I went through a few years of trying to squeeze all the parts of me alternately into the two different categories and, in both scenarios, felt like a cheap copy of myself. My journals were filled with dark-inked entries wondering why God would create women to be fiercely intelligent if we couldn't lead outside of our seemingly innocuous circles. Why create women to be beautiful if we either must become resigned to being dis-integrated visual objects or be afraid of our bodies because of the "natural" temptation of the female form? Why create women to be the completers of his greatest creation if relationships with men were dangerous and tainted by our nature? I was angry. And I felt fiercely alone.

And then my (male) friend and high-school-buddy-turned-Catholic-priest encapsulated my frustration. "You've had the differences between male and female drawn out for you with the two distinctions existing in black and white. You can't live with yourself by the world's standard of femininity, yet you are convinced you must be distinctly female by the church's definition and you must worship a God who is distinctly male by the same code."

It was like feeling a wound for hours and then finally seeing the damage in the light. Yep, that'll need stitches.

God-as-man felt far away to me, and in many of the still-frames of my life, it even felt dangerous and oppressive. Yet I still had enough orthodoxy in me to cringe at the idea of God-as-neuter or the possible sacrilege of God-as-woman. So where could I find a doorway into my own sexuality and spirituality when all of the mirrors felt so foggy?

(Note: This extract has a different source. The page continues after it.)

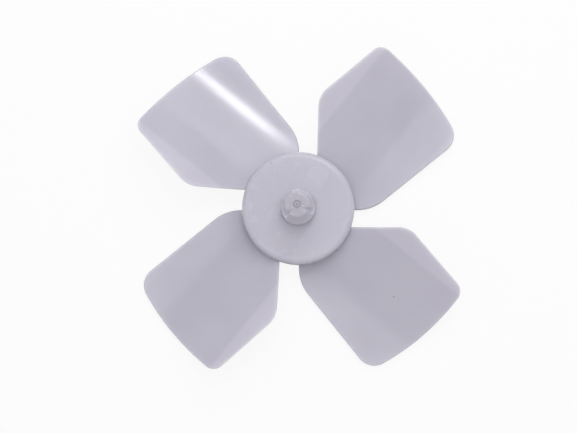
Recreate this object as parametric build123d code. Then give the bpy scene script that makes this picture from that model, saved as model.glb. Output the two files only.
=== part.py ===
from build123d import *
from math import atan2, cos, degrees, radians, sin, sqrt, tan
import os

os.makedirs("parts", exist_ok=True)

# Axial fan impeller, injection moulded in one piece from natural plastic.
# Lengths are in millimetres and angles in degrees. Z is the shaft axis, with the boss to the front
# at +Z. The origin is on the axis, level with the rear rim of the hub.

# Hub: a cup that is open to the rear
hub_diameter = 31.0
hub_height = 11.5
hub_draft = 1.0
skirt_wall = 1.6
disc_thickness = 1.8
hub_rim_radius = 1.3

# Tube and blind bore for the motor shaft, open to the rear
shaft_diameter = 3.2
press_interference = 0.05
tube_wall = 2.2
tube_setback = 1.0
bore_lead_in = 0.4

# Boss: a straight barrel, then a steep shoulder up to a slightly crowned cap
boss_diameter = 9.3
boss_barrel_height = 6.6
boss_shoulder_height = 5.4
boss_cap_diameter = 6.9
boss_crown = 0.15
boss_foot_bevel = 0.3
boss_shoulder_radius = 0.8
boss_cap_radius = 0.6

# Slots that divide the boss into fingers round a core, above the end of the bore.
# They widen to their mouths.
slot_count = 3
first_slot_angle = 99.0
slot_mouth_width = 1.7
slot_inner_width = 0.8
slot_floor_height = 5.0
slot_floor_wall = 1.0
slot_core_diameter = 2.9

# Mark of the moulding gate on the cap: a fine groove round a dimple
gate_ring_diameter = 2.1
gate_ring_width = 0.3
gate_dimple_diameter = 0.5
gate_mark_depth = 0.3

# Blades: plates of even thickness, bent to a round camber about a straight line
blade_count = 4
first_blade_angle = 45.0
blade_thickness = 1.5
camber_radius = 39.9
camber_skew = 6.0
lead_root_clearance = 1.3
trail_root_clearance = 1.0
blade_edge_chamfer = 0.3
blade_root_fillet = 0.6

# Outline of a blade seen along the shaft, with X out along the blade and Y to the trailing edge
blade_reach = 49.25
tip_arc_radius = 64.0
tip_arc_shift = 3.9
shoulder_gap = 0.9
shoulder_angle = -45.0
lead_edge_heading = -6.3
notch_gap = 15.3
notch_angle = 34.2
notch_edge_heading = 43.0
trail_edge_heading = -4.0
shoulder_corner_radius = 11.4
lead_corner_radius = 5.2
trail_corner_radius = 3.4
notch_corner_radius = 6.7

hub_radius = hub_diameter / 2
boss_radius = boss_diameter / 2
bore_radius = (shaft_diameter - press_interference) / 2
boss_shoulder_z = hub_height + boss_barrel_height
tip_z = boss_shoulder_z + boss_shoulder_height
slot_floor_z = hub_height + slot_floor_height
bore_end_z = slot_floor_z - slot_floor_wall

# how far an edge may be off a direction or a wall and still count as on it
close_share = 0.02


def skirt_radius(height):
    """Outer radius of the hub's drafted skirt at a height."""
    return hub_radius - (hub_height - height) * tan(radians(hub_draft))


# the blades end inside the skirt's wall, clear of the hollow behind it
blade_root_radius = skirt_radius(0) - skirt_wall / 2


def at(reach, angle):
    """The point at a distance from the axis and an angle from the blade's own X."""
    return Vector(reach * cos(radians(angle)), reach * sin(radians(angle)))


def first_hit(start, heading, centre, radius):
    """The first point of a circle that a line meets on its way from start."""
    step = at(1, heading)
    offset = start - centre
    along = offset.dot(step)
    root = sqrt(along**2 - offset.dot(offset) + radius**2)
    inside = offset.length < radius
    return start + step * (root - along if inside else -root - along)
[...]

I'd been reading through the writings of the prophets for years, but almost stumbling. That's how I missed out on the framework that would have freed me. It wasn't the sum of my categories that was wrong - it was the fact that the categories even existed. To define sexuality, mine or God's, by a list of characteristics and behaviors was limiting my experience of myself and my experience of God; and, as a result, my ability to engage with God's work in the world.

The prophets saw this. They were the mouthpiece of a God described as a mother, as a lover, as a risk-taker. They embraced the mystery that God couldn't fit into our pre-designed social categories for gender. This seems so much harder for us. We love our boxes and the chance to say, "See, I fit inside this box. Therefore, I am feminine." We are created in God's image, our minds, bodies, our feminine essence. This is the beauty of mystery. And this is the challenge we face as women of God. Are you ready to take the risk?